>> Start

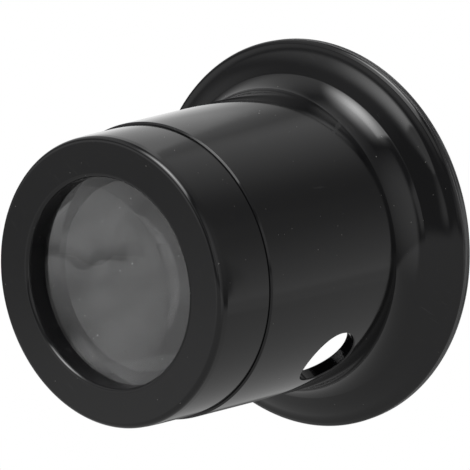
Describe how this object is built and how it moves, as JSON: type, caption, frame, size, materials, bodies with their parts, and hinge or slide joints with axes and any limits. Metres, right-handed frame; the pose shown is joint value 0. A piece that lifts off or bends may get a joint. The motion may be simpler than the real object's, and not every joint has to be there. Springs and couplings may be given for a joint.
{
  "type": "watchmaker loupe",
  "caption": "Glossy black eye loupe with a flared eye cup, a round vent hole in its barrel and a screw-on front cap that holds a double-convex lens.",
  "frame": {"origin": "centre of the eye cup's rim, on the plane the rim rests on", "axes": "+Z along the optical axis, from the rim towards the front cap; the vent hole faces -Y"},
  "size_m": [0.04, 0.0398, 0.0312],
  "materials": {
    "black_plastic": "polished black moulding",
    "cap_plastic": "polished black moulding",
    "lens_glass": "clear, polished"
  },
  "bodies": {
    "body": {"body": "black_plastic"},
    "lens": {"lens": "lens_glass"},
    "cap": {"front_cap": "cap_plastic"}
  },
  "joints": [
    {"name": "cap_lift", "type": "slide", "parent": "body", "child": "lens", "axis": [0, 0, 1], "range_m": [0, 0.003]},
    {"name": "cap_turn", "type": "hinge", "parent": "lens", "child": "cap", "pos_m": [0, 0, 0.0278], "axis": [0, 0, 1], "range_deg": [0, 1080]}
  ],
  "couplings": [
    {"joint": "cap_lift", "follows": "cap_turn", "m_per_rad": 0.00015915}
  ]
}
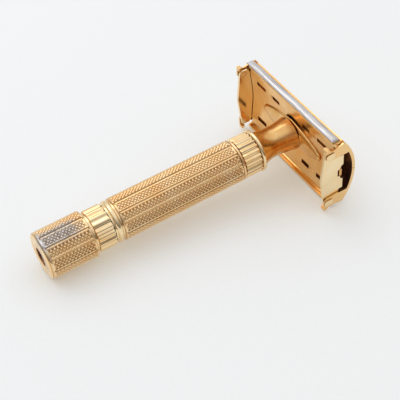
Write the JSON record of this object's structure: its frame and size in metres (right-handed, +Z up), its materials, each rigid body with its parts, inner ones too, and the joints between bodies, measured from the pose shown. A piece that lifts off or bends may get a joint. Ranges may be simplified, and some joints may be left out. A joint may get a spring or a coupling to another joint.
{
  "type": "double-edge safety razor",
  "caption": "Twist-to-open safety razor: knurled handle, turning knob and a wide head whose two curved doors swing open over the blade bed as the knob lifts the carriage.",
  "frame": {"origin": "centre of the razor's bounding box on the surface that it lies on", "axes": "+X along the razor from the knob towards the head, +Z up from the surface that it lies on, +Y along the head. The handle axis rises 4.6 degrees towards the head, because the razor rests on the knob's rim and the lower guard bar"},
  "size_m": [0.0851, 0.043, 0.0258],
  "materials": {
    "gold_knurled": "gold plate over diamond-knurled brass, satin from handling, silver-grey where the plate has worn off",
    "gold_fluted": "polished gold plate on straight flutes",
    "gold_polished": "polished gold plate",
    "gold_bright": "bright pale gold plate",
    "gold_worn": "gold plate worn to silver-grey on the outer edges, with fine lengthwise scratches",
    "plain_brass": "machined",
    "bare_copper_alloy": "turned, tarnished to a copper brown",
    "spring_steel": "brushed"
  },
  "bodies": {
    "handle": {"barrel": "gold_knurled", "bearing_ring": "gold_bright", "thrust_washer": "spring_steel", "fluted_collar": "gold_fluted", "bright_ring": "gold_bright", "neck": "gold_polished", "rod_guide": "plain_brass", "spine": "gold_polished", "guard_plate": "gold_worn", "floor_tab_1": "gold_polished", "floor_tab_2": "gold_polished", "floor_tab_3": "gold_polished", "floor_tab_4": "gold_polished"},
    "turning_knob": {"knob": "gold_knurled", "knob_sleeve": "gold_fluted", "drive_nut": "plain_brass", "retaining_ring": "spring_steel"},
    "carriage": {"draw_rod": "bare_copper_alloy", "blade_platform": "gold_polished", "blade_rail": "gold_polished", "near_end_plate": "gold_bright", "far_end_plate": "gold_bright", "upper_near_pin": "gold_bright", "lower_near_pin": "gold_bright", "upper_far_pin": "gold_bright", "lower_far_pin": "gold_bright"},
    "door_upper": {"upper_door": "gold_worn"},
    "door_lower": {"lower_door": "gold_worn"}
  },
  "joints": [
    {"name": "knob_turn", "type": "hinge", "parent": "handle", "child": "turning_knob", "pos_m": [-0.03512, 0, 0.00712], "axis": [0.9968, 0, 0.0804], "range_deg": [0, 540]},
    {"name": "rod_lift", "type": "slide", "parent": "handle", "child": "carriage", "axis": [0.9968, 0, 0.0804], "range_m": [0, 0.0043]},
    {"name": "upper_door_swing", "type": "hinge", "parent": "carriage", "child": "door_upper", "pos_m": [0.03324, 0, 0.02159], "axis": [0, -1, 0], "range_deg": [0, 90]},
    {"name": "lower_door_swing", "type": "hinge", "parent": "carriage", "child": "door_lower", "pos_m": [0.03468, 0, 0.00379], "axis": [0, 1, 0], "range_deg": [0, 90]}
  ],
  "couplings": [
    {"joint": "knob_turn", "follows": "rod_lift", "rad_per_m": 2191.8},
    {"joint": "upper_door_swing", "follows": "rod_lift", "rad_per_m": 365.3},
    {"joint": "lower_door_swing", "follows": "rod_lift", "rad_per_m": 365.3}
  ]
}
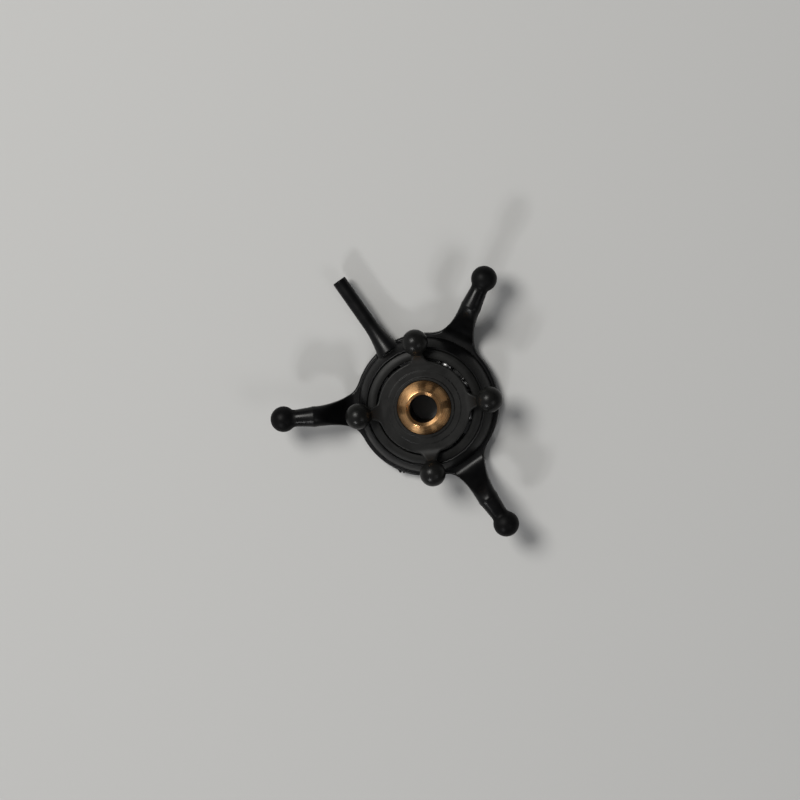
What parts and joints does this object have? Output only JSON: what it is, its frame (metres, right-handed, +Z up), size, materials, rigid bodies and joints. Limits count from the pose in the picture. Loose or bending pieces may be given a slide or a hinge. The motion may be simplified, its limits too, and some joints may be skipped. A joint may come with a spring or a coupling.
{
  "type": "helicopter swashplate",
  "caption": "Small moulded helicopter swashplate: still outer ring with cranked servo arms and a guide pin, rotating star on a ball bearing, and a brass ball for the shaft.",
  "frame": {"origin": "centre of the brass ball, on the rotor shaft's axis", "axes": "+Z up the rotor shaft, towards the rotor head; +Y along the anti-rotation pin, away from the shaft"},
  "size_m": [0.0494, 0.056, 0.0109],
  "materials": {
    "ring_plastic": "moulded black fibre-filled nylon, satin",
    "star_plastic": "moulded black fibre-filled nylon, satin",
    "brass": "turned, with fine marks round the axis",
    "race_steel": "ground",
    "ball_steel": "polished",
    "cage_steel": "pressed sheet, oiled"
  },
  "bodies": {
    "ring": {"outer_ring": "ring_plastic", "bearing_retainer": "ring_plastic", "bearing_outer_race": "race_steel"},
    "star": {"rotating_star": "star_plastic", "bearing_inner_race": "race_steel", "socket_cap": "star_plastic"},
    "cage": {"cage_upper": "cage_steel", "cage_lower": "cage_steel", "cage_rivets": "cage_steel", "bearing_ball_01": "ball_steel", "bearing_ball_02": "ball_steel", "bearing_ball_03": "ball_steel", "bearing_ball_04": "ball_steel", "bearing_ball_05": "ball_steel", "bearing_ball_06": "ball_steel", "bearing_ball_07": "ball_steel", "bearing_ball_08": "ball_steel", "bearing_ball_09": "ball_steel", "bearing_ball_10": "ball_steel"},
    "ball": {"center_ball": "brass"}
  },
  "joints": [
    {"name": "star_spin", "type": "hinge", "parent": "ring", "child": "star", "pos_m": [0, 0, 0], "axis": [0, 0, 1], "continuous": true},
    {"name": "cage_spin", "type": "hinge", "parent": "ring", "child": "cage", "pos_m": [0, 0, 0], "axis": [0, 0, 1], "continuous": true},
    {"name": "ball_tilt", "type": "hinge", "parent": "star", "child": "ball", "pos_m": [0, 0, 0], "axis": [0, 1, 0], "range_deg": [-15, 15]}
  ],
  "couplings": [
    {"joint": "cage_spin", "follows": "star_spin", "ratio": 0.4277}
  ]
}
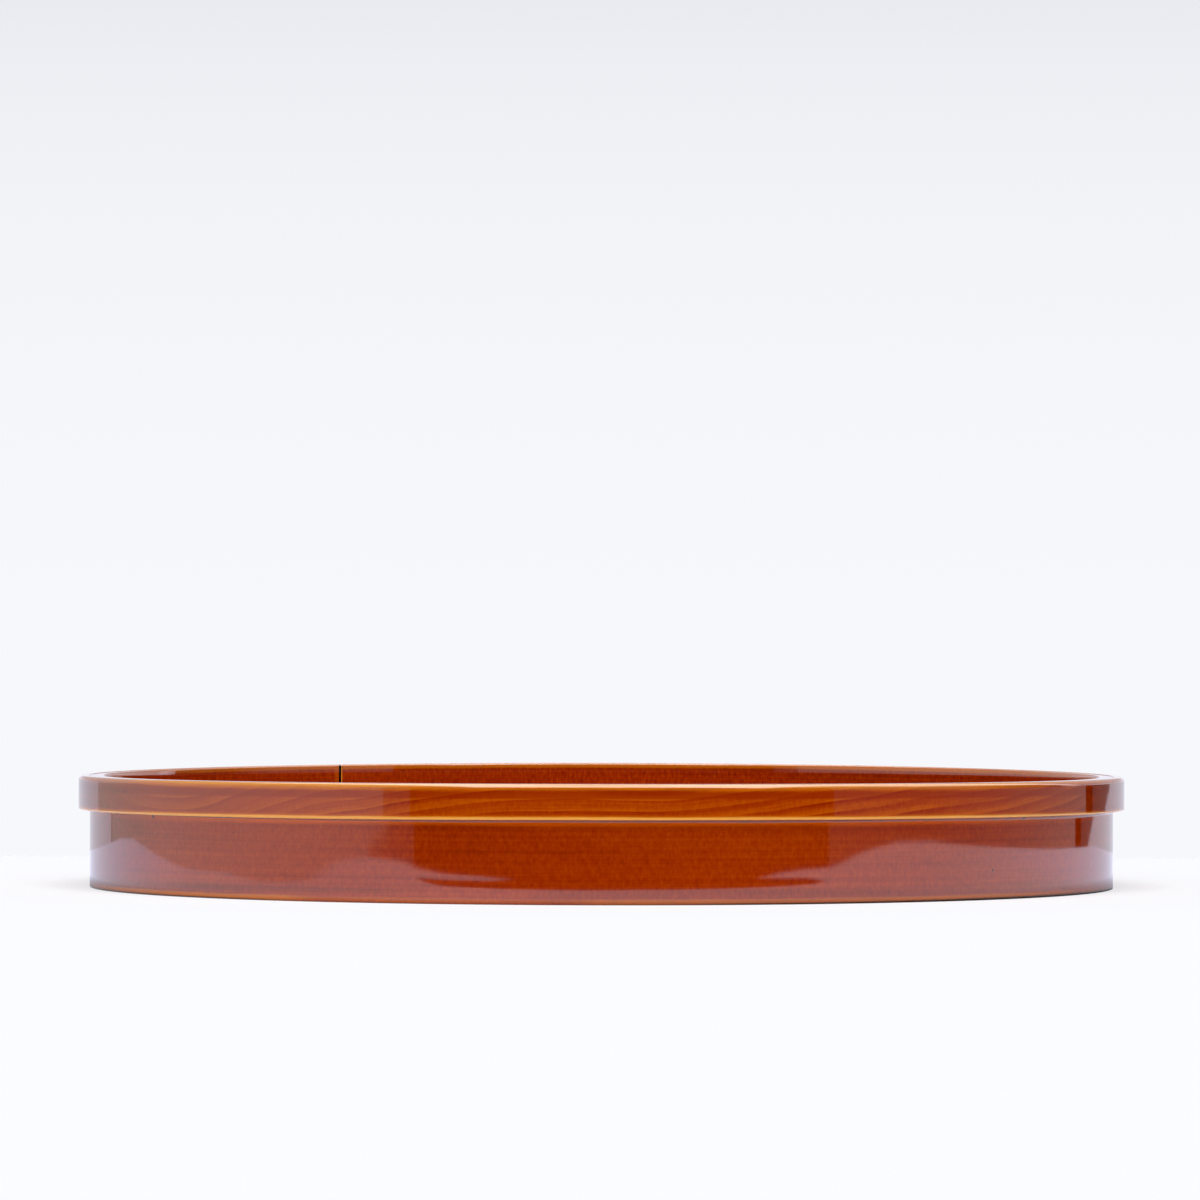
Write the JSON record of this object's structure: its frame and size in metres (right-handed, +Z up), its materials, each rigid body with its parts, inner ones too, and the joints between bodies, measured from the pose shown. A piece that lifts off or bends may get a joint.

>> End

§ YOUR TASK
Copy all of the data. Keep every word exactly as it is.

§ CORRECT RESULT
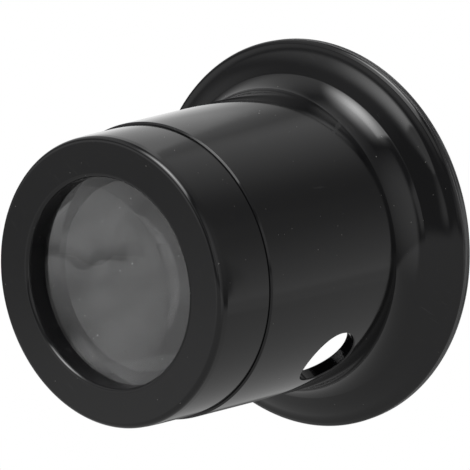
Describe how this object is built and how it moves, as JSON: type, caption, frame, size, materials, bodies with their parts, and hinge or slide joints with axes and any limits. Metres, right-handed frame; the pose shown is joint value 0. A piece that lifts off or bends may get a joint. The motion may be simpler than the real object's, and not every joint has to be there. Springs and couplings may be given for a joint.
{
  "type": "watchmaker loupe",
  "caption": "Glossy black eye loupe with a flared eye cup, a round vent hole in its barrel and a screw-on front cap that holds a double-convex lens.",
  "frame": {"origin": "centre of the eye cup's rim, on the plane the rim rests on", "axes": "+Z along the optical axis, from the rim towards the front cap; the vent hole faces -Y"},
  "size_m": [0.04, 0.0398, 0.0312],
  "materials": {
    "black_plastic": "polished black moulding",
    "cap_plastic": "polished black moulding",
    "lens_glass": "clear, polished"
  },
  "bodies": {
    "body": {"body": "black_plastic"},
    "lens": {"lens": "lens_glass"},
    "cap": {"front_cap": "cap_plastic"}
  },
  "joints": [
    {"name": "cap_lift", "type": "slide", "parent": "body", "child": "lens", "axis": [0, 0, 1], "range_m": [0, 0.003]},
    {"name": "cap_turn", "type": "hinge", "parent": "lens", "child": "cap", "pos_m": [0, 0, 0.0278], "axis": [0, 0, 1], "range_deg": [0, 1080]}
  ],
  "couplings": [
    {"joint": "cap_lift", "follows": "cap_turn", "m_per_rad": 0.00015915}
  ]
}
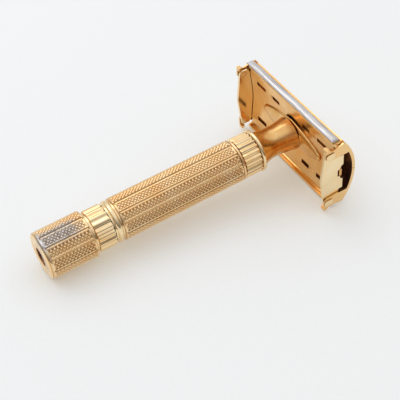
Write the JSON record of this object's structure: its frame and size in metres (right-handed, +Z up), its materials, each rigid body with its parts, inner ones too, and the joints between bodies, measured from the pose shown. A piece that lifts off or bends may get a joint. Ranges may be simplified, and some joints may be left out. A joint may get a spring or a coupling to another joint.
{
  "type": "double-edge safety razor",
  "caption": "Twist-to-open safety razor: knurled handle, turning knob and a wide head whose two curved doors swing open over the blade bed as the knob lifts the carriage.",
  "frame": {"origin": "centre of the razor's bounding box on the surface that it lies on", "axes": "+X along the razor from the knob towards the head, +Z up from the surface that it lies on, +Y along the head. The handle axis rises 4.6 degrees towards the head, because the razor rests on the knob's rim and the lower guard bar"},
  "size_m": [0.0851, 0.043, 0.0258],
  "materials": {
    "gold_knurled": "gold plate over diamond-knurled brass, satin from handling, silver-grey where the plate has worn off",
    "gold_fluted": "polished gold plate on straight flutes",
    "gold_polished": "polished gold plate",
    "gold_bright": "bright pale gold plate",
    "gold_worn": "gold plate worn to silver-grey on the outer edges, with fine lengthwise scratches",
    "plain_brass": "machined",
    "bare_copper_alloy": "turned, tarnished to a copper brown",
    "spring_steel": "brushed"
  },
  "bodies": {
    "handle": {"barrel": "gold_knurled", "bearing_ring": "gold_bright", "thrust_washer": "spring_steel", "fluted_collar": "gold_fluted", "bright_ring": "gold_bright", "neck": "gold_polished", "rod_guide": "plain_brass", "spine": "gold_polished", "guard_plate": "gold_worn", "floor_tab_1": "gold_polished", "floor_tab_2": "gold_polished", "floor_tab_3": "gold_polished", "floor_tab_4": "gold_polished"},
    "turning_knob": {"knob": "gold_knurled", "knob_sleeve": "gold_fluted", "drive_nut": "plain_brass", "retaining_ring": "spring_steel"},
    "carriage": {"draw_rod": "bare_copper_alloy", "blade_platform": "gold_polished", "blade_rail": "gold_polished", "near_end_plate": "gold_bright", "far_end_plate": "gold_bright", "upper_near_pin": "gold_bright", "lower_near_pin": "gold_bright", "upper_far_pin": "gold_bright", "lower_far_pin": "gold_bright"},
    "door_upper": {"upper_door": "gold_worn"},
    "door_lower": {"lower_door": "gold_worn"}
  },
  "joints": [
    {"name": "knob_turn", "type": "hinge", "parent": "handle", "child": "turning_knob", "pos_m": [-0.03512, 0, 0.00712], "axis": [0.9968, 0, 0.0804], "range_deg": [0, 540]},
    {"name": "rod_lift", "type": "slide", "parent": "handle", "child": "carriage", "axis": [0.9968, 0, 0.0804], "range_m": [0, 0.0043]},
    {"name": "upper_door_swing", "type": "hinge", "parent": "carriage", "child": "door_upper", "pos_m": [0.03324, 0, 0.02159], "axis": [0, -1, 0], "range_deg": [0, 90]},
    {"name": "lower_door_swing", "type": "hinge", "parent": "carriage", "child": "door_lower", "pos_m": [0.03468, 0, 0.00379], "axis": [0, 1, 0], "range_deg": [0, 90]}
  ],
  "couplings": [
    {"joint": "knob_turn", "follows": "rod_lift", "rad_per_m": 2191.8},
    {"joint": "upper_door_swing", "follows": "rod_lift", "rad_per_m": 365.3},
    {"joint": "lower_door_swing", "follows": "rod_lift", "rad_per_m": 365.3}
  ]
}
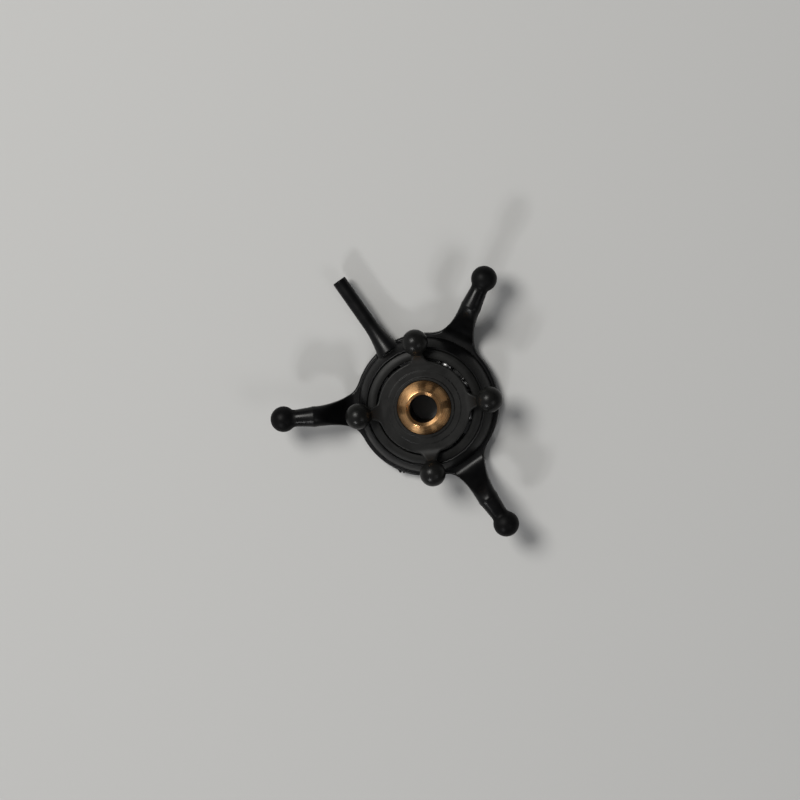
What parts and joints does this object have? Output only JSON: what it is, its frame (metres, right-handed, +Z up), size, materials, rigid bodies and joints. Limits count from the pose in the picture. Loose or bending pieces may be given a slide or a hinge. The motion may be simplified, its limits too, and some joints may be skipped. A joint may come with a spring or a coupling.
{
  "type": "helicopter swashplate",
  "caption": "Small moulded helicopter swashplate: still outer ring with cranked servo arms and a guide pin, rotating star on a ball bearing, and a brass ball for the shaft.",
  "frame": {"origin": "centre of the brass ball, on the rotor shaft's axis", "axes": "+Z up the rotor shaft, towards the rotor head; +Y along the anti-rotation pin, away from the shaft"},
  "size_m": [0.0494, 0.056, 0.0109],
  "materials": {
    "ring_plastic": "moulded black fibre-filled nylon, satin",
    "star_plastic": "moulded black fibre-filled nylon, satin",
    "brass": "turned, with fine marks round the axis",
    "race_steel": "ground",
    "ball_steel": "polished",
    "cage_steel": "pressed sheet, oiled"
  },
  "bodies": {
    "ring": {"outer_ring": "ring_plastic", "bearing_retainer": "ring_plastic", "bearing_outer_race": "race_steel"},
    "star": {"rotating_star": "star_plastic", "bearing_inner_race": "race_steel", "socket_cap": "star_plastic"},
    "cage": {"cage_upper": "cage_steel", "cage_lower": "cage_steel", "cage_rivets": "cage_steel", "bearing_ball_01": "ball_steel", "bearing_ball_02": "ball_steel", "bearing_ball_03": "ball_steel", "bearing_ball_04": "ball_steel", "bearing_ball_05": "ball_steel", "bearing_ball_06": "ball_steel", "bearing_ball_07": "ball_steel", "bearing_ball_08": "ball_steel", "bearing_ball_09": "ball_steel", "bearing_ball_10": "ball_steel"},
    "ball": {"center_ball": "brass"}
  },
  "joints": [
    {"name": "star_spin", "type": "hinge", "parent": "ring", "child": "star", "pos_m": [0, 0, 0], "axis": [0, 0, 1], "continuous": true},
    {"name": "cage_spin", "type": "hinge", "parent": "ring", "child": "cage", "pos_m": [0, 0, 0], "axis": [0, 0, 1], "continuous": true},
    {"name": "ball_tilt", "type": "hinge", "parent": "star", "child": "ball", "pos_m": [0, 0, 0], "axis": [0, 1, 0], "range_deg": [-15, 15]}
  ],
  "couplings": [
    {"joint": "cage_spin", "follows": "star_spin", "ratio": 0.4277}
  ]
}
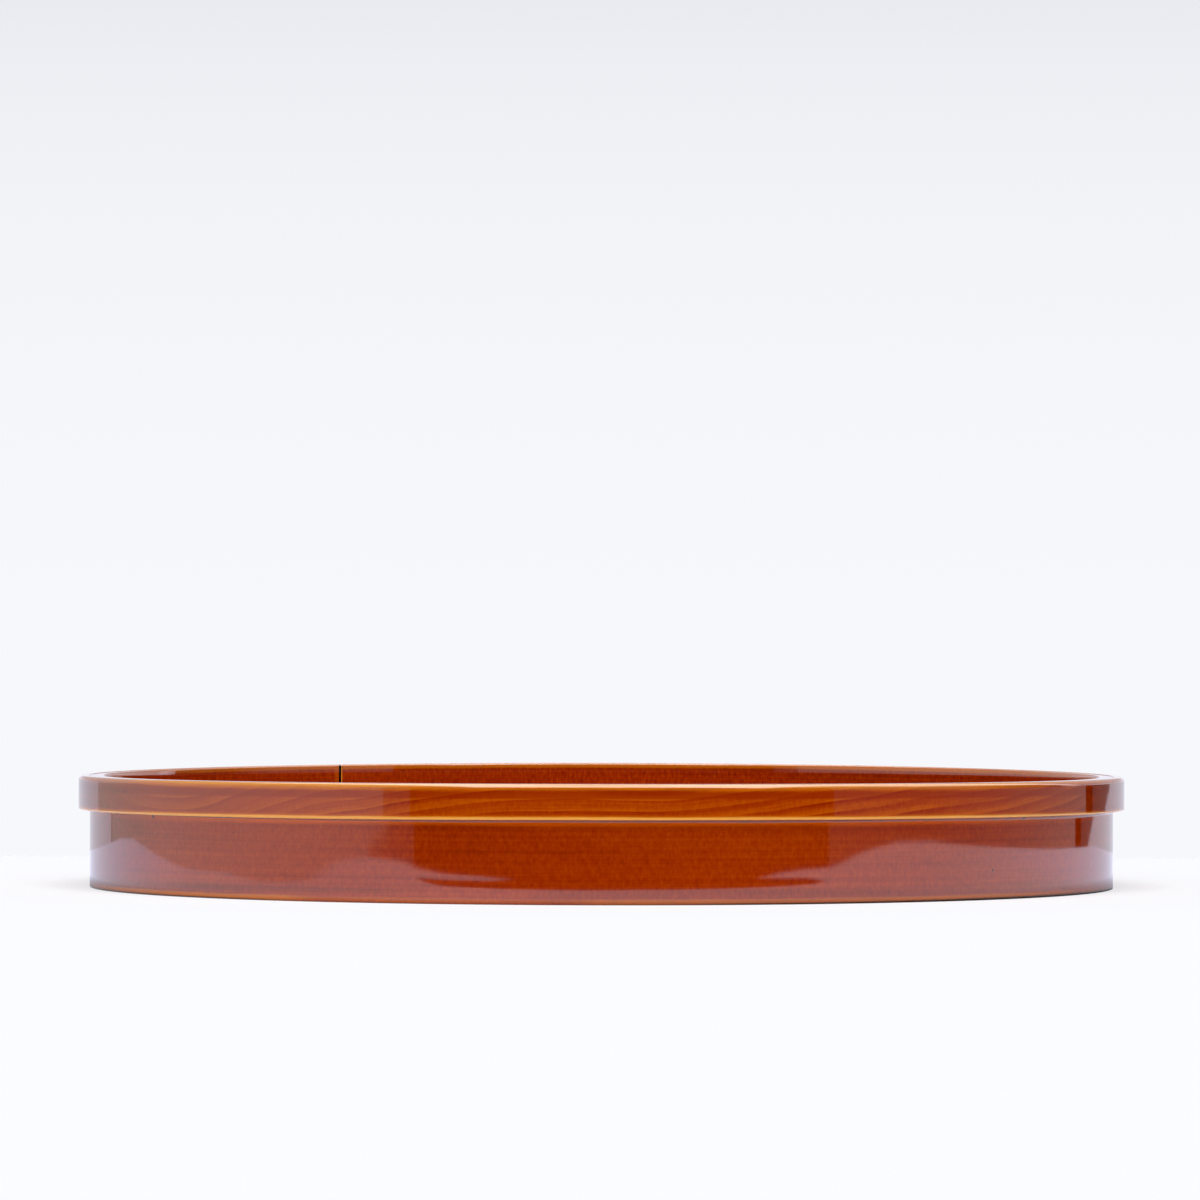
Write the JSON record of this object's structure: its frame and size in metres (right-handed, +Z up), its materials, each rigid body with its parts, inner ones too, and the joints between bodies, measured from the pose shown. A piece that lifts off or bends may get a joint.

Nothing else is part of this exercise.